M. Reza Sulaiman | Adinda Putri
Momen bermain congklak bersama Komunitas Bermain Yogyakarta. (foto: Mareas Antuwikso Pradipto).
Adinda Putri

Permainan tradisional di masa kini yang serba digital mungkin kurang populer, khususnya bagi Gen Z, jika dibandingkan dengan beragamnya permainan berbasis aplikasi online di ponsel pintar.

Generasi Z adalah kelompok yang tumbuh di era digital, terbiasa untuk multitasking, hingga sangat dekat dengan media sosial. Namun, semakin tinggi intensitas penggunaan gawai, semakin besar pula potensi kejenuhan (burnout) digital.

Berdasarkan data hasil survei perusahaan riset dan analisis global, YouGov, sebanyak 81% masyarakat Indonesia aktif di media sosial, yang didominasi oleh Gen Z. Akibatnya, muncul fenomena seperti cemas, cepat lelah secara mental, sulit fokus, dan merasa tidak “cukup produktif.”

Di tengah siklus kejenuhan digital, Yogyakarta, dengan suasana kotanya yang hangat, memiliki beragam komunitas yang menjadi tempat anak muda, pekerja, hingga warga lokal untuk berbagi cerita bersama. Salah satu komunitas tersebut adalah Komunitas Bermain Yogyakarta (KBY), yang menjadi sebuah wadah bagi Generasi Z untuk “rehat” atau mengistirahatkan diri sejenak dari aktivitas digital dan mengurangi ketergantungan pada layar.
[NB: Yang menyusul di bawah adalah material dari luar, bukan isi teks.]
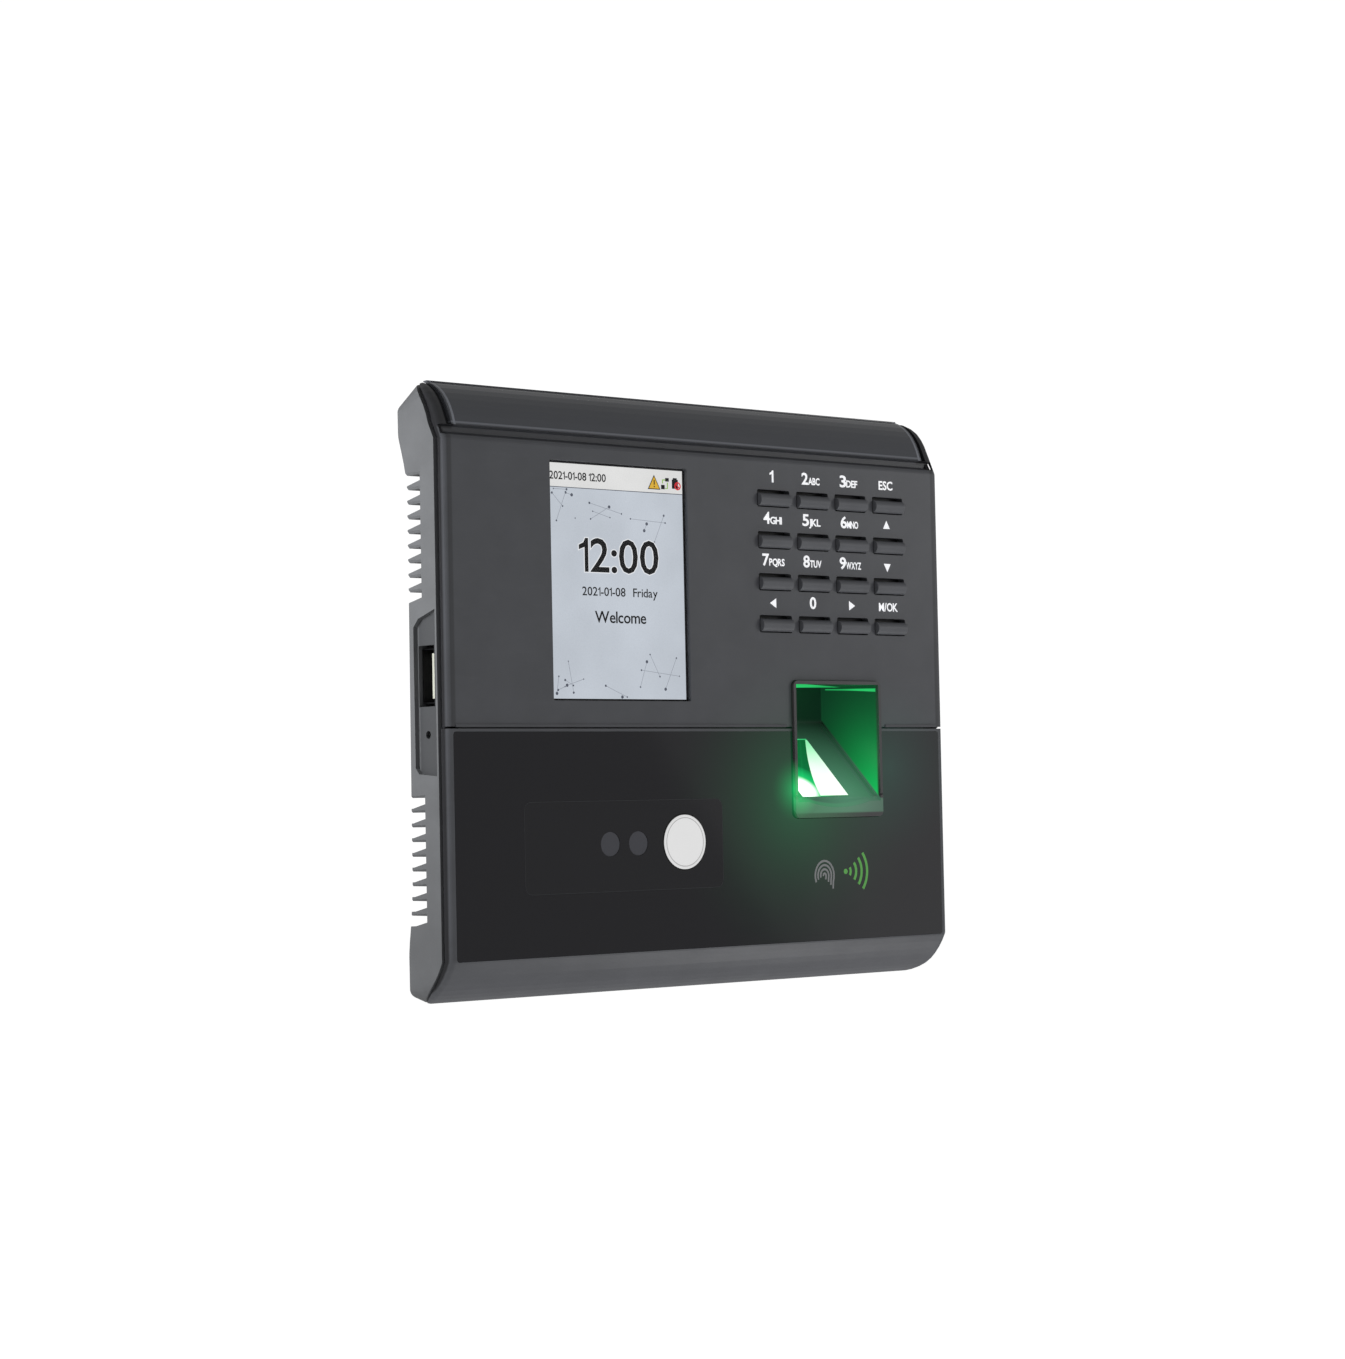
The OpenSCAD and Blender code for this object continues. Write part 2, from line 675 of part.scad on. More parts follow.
module board_chips() color([0.12, 0.12, 0.12]) {
    rear = board_d[1] + 0.02;
    block([-38, -24], [rear, rear + 1.3], [22, 36]);
    block([-20, -10], [rear, rear + 1.1], [24, 38]);
    block([-20, -9], [rear, rear + 1.1], [10, 20]);
    block([-38, -30], [rear, rear + 1.2], [8, 16]);
    for (z = [19, 28, 37]) rod_d(-5, z, 3.1, [rear, rear + 8]);
}

module keypad_board() color("green") difference() {
    block([15, 74], [5.6, 6.8], [14, 53.4]);
    for (x = [16.6, 72.4], z = [20, 46]) rod_d(x, z, 1.1, [5, 8]);
}

module key_domes() color("silver") for (row = [0:3], col = [0:3])
    rod_d(key_place(row, col)[0], key_place(row, col)[1], 2.2, [5.1, 5.55]);

// A half-round bar that stands out of the face, a flange that keeps it in, and a stem.
module key(row, col) color("dimgray") {
    c = key_place(row, col);
    w = slot_w - 2*key_gap;
    z = [c[1] - slot_h/2 + key_gap, c[1] + slot_h/2 - key_gap_top];
    h = z[1] - z[0];
    bar_r = (h*h/4 + key_rise*key_rise) / (2*key_rise);
    intersection() {
        along_x([c[0] - w/2, c[0] + w/2])
            translate([bar_r - key_rise, (z[0] + z[1])/2]) circle(bar_r, $fn = 96);
        block([-far, far], [-5, 0.3], z);
    }
    block([c[0] - w/2, c[0] + w/2], [0, upper_wall + 0.25], z);
    block([c[0] - slot_w/2 - 0.5, c[0] + slot_w/2 + 0.5], [upper_wall + 0.2, upper_wall + 1],
          [c[1] - slot_h/2 - 0.5, c[1] + slot_h/2 + 0.5]);
    rod_d(c[0], c[1], 1.5, [upper_wall + 1, 5.05 - key_travel]);
}

module usb_shell() color("silver") difference() {
    block([side_usb_x, side_usb_x + 14], [side_usb[0] - 2.45, side_usb[0] + 2.85],
          [side_usb[1] - 6.55, side_usb[1] + 6.55]);
    block([side_usb_x - 1, side_usb_x + 13.2], [side_usb[0] - 2.15, side_usb[0] + 2.55],
          [side_usb[1] - 6.25, side_usb[1] + 6.25]);
}

module usb_tongue() color("ivory")
    block([side_usb_x + 0.5, side_usb_x + 13.1], [side_usb[0] - 2.1, side_usb[0] - 0.4],
          [side_usb[1] - 5.4, side_usb[1] + 5.4]);

module ethernet_jack() color("silver") difference() {
    block([-30, -14], [6.05, 19.5], [-22, -1]);
    block([-27.9, -16.1], [7.6, 14.6], [-23, -6]);
    block([-25, -19], [14.5, 17], [-23, -10]);
}

module power_jack() color([0.1, 0.1, 0.1]) {
    difference() {
        block([-47, -38], [6.05, 17], [-22, -8]);
        rod_z(-42.5, 12, 3.2, [-23, -11]);
    }
    rod_z(-42.5, 12, 1, [-21, -10.9]);
}

module terminal_block() color("forestgreen") difference() {
    block([-12, 4.5], [6.05, 15], [-22.5, -12]);
    for (x = [-9.9 : 4.1 : 3]) {
        block([x - 1.6, x + 1.6], [7, 10.2], [-23, -15]);
        rod_d(x, -17, 1.4, [12.5, 16]);
    }
}

module reset_switch() color("dimgray")
    block([-76.4, -71.4], [6.05, 10.2], [pin_place[1] - 2.1, pin_place[1] + 2.1]);

module reset_button() color("white") rod_x([-78.2, -76.8], pin_place[0], pin_place[1], 1.2);

module tamper_switch() color("dimgray")
    block([tamper_place[0] - 3, tamper_place[0] + 3], [6.05, 12], [tamper_place[1] - 3, tamper_place[1] + 3]);

module tamper_plunger() color("white") {
    rod_d(tamper_place[0], tamper_place[1], 1.9, [13, face_depth - plate_t - 0.05]);
    rod_d(tamper_place[0], tamper_place[1], 2.8, [24.5, 25.5]);
}

module speaker() color([0.2, 0.2, 0.2]) difference() {
    union() {
        rod_d(66, -44, 13, [3, 4.8]);
        rod_d(66, -44, 8, [4.8, 8.2]);
    }
    rod_d(66, -44, 11.4, [2, 3.8]);
}

module battery() color("royalblue") along_d([3.6, 10.4]) round_rect([28, -52], 44, 26, 1.5);

module coin_cell() color("silver") rod_d(-48, 38, 10, [6.05, 9.6]);

module housing_screws() color("silver") for (p = screw_places) difference() {
    union() {
        rod_d(p[0], p[1], housing_screw_r, [4, screw_seat + 0.5]);
        rod_d(p[0], p[1], 2.7, [screw_seat + 0.02, screw_seat + 1.9]);
    }
    rod_d(p[0], p[1], 1.4, [screw_seat + 0.9, 20], $fn = 6);
}

module board_screws() color("silver") for (p = board_screw_places) {
    rod_d(p[0], p[1], board_screw_r, [2.6, board_d[1] + 0.5]);
    rod_d(p[0], p[1], 2.6, [board_d[1] + 0.02, board_d[1] + 1.6]);
}

module ribbon_cables() color("orange") {
    thick = 0.3;
    // display: over the top edge of the main board
    block([-36, -22], [4.5, 7], [board_z[1] + 0.6, board_z[1] + 0.6 + thick]);
    block([-36, -22], [7 - thick, 7], [board_z[1] - 8, board_z[1] + 0.6]);
    // keypad: across the gap between the boards
    block([6, 20], [7.2, 7.2 + thick], [40, 52]);
    // scanner: from the scanner's board to the main board
    block([9.2, 30.9], [25.6, 25.6 + thick], [-24, -20.4]);
    block([9.2, 9.2 + thick], [6.2, 25.6], [-24, -20.4]);
    // camera: from the camera's board to the main board
    block([-55, -49], [11, 11 + thick], [-34, -23.2]);
    block([-55, -49], [6.3, 11], [-23.2 - thick, -23.2]);
}

module screw_insert() color("goldenrod") difference() {
    rod_z(lock[0], lock[1], 3.2, [pod[1][0] + pod_t + 0.1, pod[1][0] + 8.6]);
    rod_z(lock[0], lock[1], 1.7, [pod[1][0], pod[1][0] + 10]);
}

wall_plate();
security_screw();
rear_cover();
upper_front_cover();
lower_front_cover();
housing_seal();
visor();
gloss_panel();
smoked_window();
light_lens();
light_board();
lens_covers();
camera_module();
camera_board();
infrared_leds();
display_window();
display_gasket();
display_module();
scanner_bezel();
scanner_prism();
scanner_chamber();
scanner_board();
scanner_leds();
main_board();
board_chips();
keypad_board();
key_domes();
for (row = [0:3], col = [0:3])
    key(row, col);
usb_shell();
usb_tongue();
ethernet_jack();
power_jack();
terminal_block();
reset_switch();
reset_button();
tamper_switch();
tamper_plunger();
speaker();
battery();
coin_cell();
housing_screws();
board_screws();
ribbon_cables();
screw_insert();
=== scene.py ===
"""Looks of the fingerprint scanner terminal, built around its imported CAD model.

Metres, in the CAD frame: +X to the right as seen from the front, +Y into the wall,
+Z up. Heights and places come from the boxes of the CAD nodes.
"""

import math
import random

import bmesh
import bpy
from mathutils import Matrix, Vector


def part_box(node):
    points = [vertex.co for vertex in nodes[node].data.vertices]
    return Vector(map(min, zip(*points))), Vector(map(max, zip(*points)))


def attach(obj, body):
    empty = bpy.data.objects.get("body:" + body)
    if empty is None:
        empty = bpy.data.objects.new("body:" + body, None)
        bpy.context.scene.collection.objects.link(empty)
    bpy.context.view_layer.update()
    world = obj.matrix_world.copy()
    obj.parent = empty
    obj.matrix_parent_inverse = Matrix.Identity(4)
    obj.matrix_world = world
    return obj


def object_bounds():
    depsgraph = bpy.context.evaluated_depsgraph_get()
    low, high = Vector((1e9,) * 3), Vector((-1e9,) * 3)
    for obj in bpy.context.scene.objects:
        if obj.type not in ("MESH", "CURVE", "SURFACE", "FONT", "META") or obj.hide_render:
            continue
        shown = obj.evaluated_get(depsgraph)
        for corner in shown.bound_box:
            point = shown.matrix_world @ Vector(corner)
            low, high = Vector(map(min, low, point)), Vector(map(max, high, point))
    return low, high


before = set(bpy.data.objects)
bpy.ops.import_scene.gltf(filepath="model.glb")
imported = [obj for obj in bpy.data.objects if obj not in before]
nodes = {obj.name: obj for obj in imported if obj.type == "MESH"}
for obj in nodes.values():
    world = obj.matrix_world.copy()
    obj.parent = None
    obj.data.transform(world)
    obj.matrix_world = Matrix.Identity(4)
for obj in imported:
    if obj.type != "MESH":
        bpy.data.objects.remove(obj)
cad_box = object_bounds()
scene = bpy.context.scene

MM = 0.001
PRINT = 0.02 * MM            # thickness of ink and of other flat marks
KEYS = [
    "key_1", "key_2", "key_3", "key_esc",
    "key_4", "key_5", "key_6", "key_up",
    "key_7", "key_8", "key_9", "key_down",
    "key_left", "key_0", "key_right", "key_menu",
]


# ---------- Camera, where the case's straight edges lie as in the photo ----------

CAMERA_PLACE = (-0.5274, -0.6267, -0.0275)
CAMERA_FORWARD = (0.6535, 0.7559, 0.0389)
CAMERA_ROLL = -1.15
CAMERA_LENS = 83.42

scene.view_settings.view_transform = "Standard"

camera = bpy.data.objects.new("camera", bpy.data.cameras.new("camera"))
camera.data.lens = CAMERA_LENS
camera.data.sensor_width = 36
camera.data.clip_start = 0.01
camera.location = CAMERA_PLACE
aim = Vector(CAMERA_FORWARD).to_track_quat("-Z", "Y").to_matrix()
roll = Matrix.Rotation(math.radians(CAMERA_ROLL), 3, "Z")
camera.rotation_euler = (aim @ roll).to_euler()
scene.collection.objects.link(camera)
scene.camera = camera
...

“Aku merasakan kejenuhan digital karena di rumah aku selalu bermain smartphone terus sampai bingung mau membuka media sosial apa lagi,” ujar salah satu anggota, Rahmi Nisrina.

Komunitas ini awalnya dibentuk pada 4 Agustus 2024 di Jakarta. Kemudian, Komunitas Bermain melakukan ekspansi, salah satunya di Yogyakarta. Bermula dari hanya bermain permainan tradisional di Gelora Bung Karno (GBK), aktivitas tersebut menjadi ramai diperbincangkan di media sosial dan kini diikuti lebih dari 1.500 anggota di cabang Yogyakarta, yang kebanyakan adalah mahasiswa perantau.

“Komunitas bermain ini tidak memandang usia. Terkadang ada ibu-ibu atau anak-anak yang juga ikut bermain, namun didominasi oleh Gen Z, dan banyaknya perantau,” ungkap Deandra Fajri, atau yang akrab disapa Dean, selaku Ketua Kelas Komunitas Bermain Yogyakarta.

Dalam Komunitas Bermain Yogyakarta, terdapat struktur, yaitu Dean sebagai Ketua Kelas dan Dinda sebagai Wakil Ketua Kelas. Dean dan Dinda, bersama pengurus lainnya, mengoordinasi aktivitas bermain komunitas yang diselenggarakan setiap hari Minggu di Alun-Alun Kidul, mulai pukul 15.00 hingga 20.00.

Bagi Wakil Ketua Kelas, Dinda Alifah, makna “bermain” pada komunitas ini adalah melakukan permainan tradisional secara bersama-sama dengan tujuan mengajak masyarakat untuk ikut serta, khususnya Gen Z yang selalu berfokus pada ponsel pintar mereka.

“Karena kita kan memainkan permainan tradisional, dan niatnya itu untuk mengajak masyarakat, khususnya kalangan Gen Z yang lebih berfokus pada smartphone mereka dan selalu berada di dalam kamar. Jadi, tujuan kita itu untuk mengajak mereka bermain,” ujarnya.

Permainan seperti gobak sodor, lompat karet, tarik tambang, bekel, dan congklak memberikan pengalaman yang terjadi secara langsung dan membuat anggota terlepas dari dunia maya. Kegiatan bermain dilakukan tanpa adanya distraksi notifikasi dari ponsel pintar dan menciptakan kebersamaan melalui tubuh yang bergerak, tawa, serta interaksi langsung antaranggota.

Di samping pengalaman bermain yang membentuk sosialisasi secara penuh dan menciptakan interaksi langsung, Rahmi menyatakan bahwa permainan tradisional juga mampu mengurangi tekanan dari dunia digital.

“Melalui komunitas ini, cukup membantu mengurangi tekanan dari aktivitas online karena kita berinteraksi secara langsung dengan banyak orang dan bisa lepas dari smartphone,” ungkap Rahmi.

Kehadiran Komunitas Bermain Yogyakarta menunjukkan bahwa kebutuhan untuk "rehat" dari tekanan dunia digital adalah sesuatu yang nyata dirasakan oleh generasi muda. Permainan tradisional bukan sekadar nostalgia, melainkan jembatan untuk menghadirkan jeda dan kebersamaan di tengah kehidupan yang serba digital.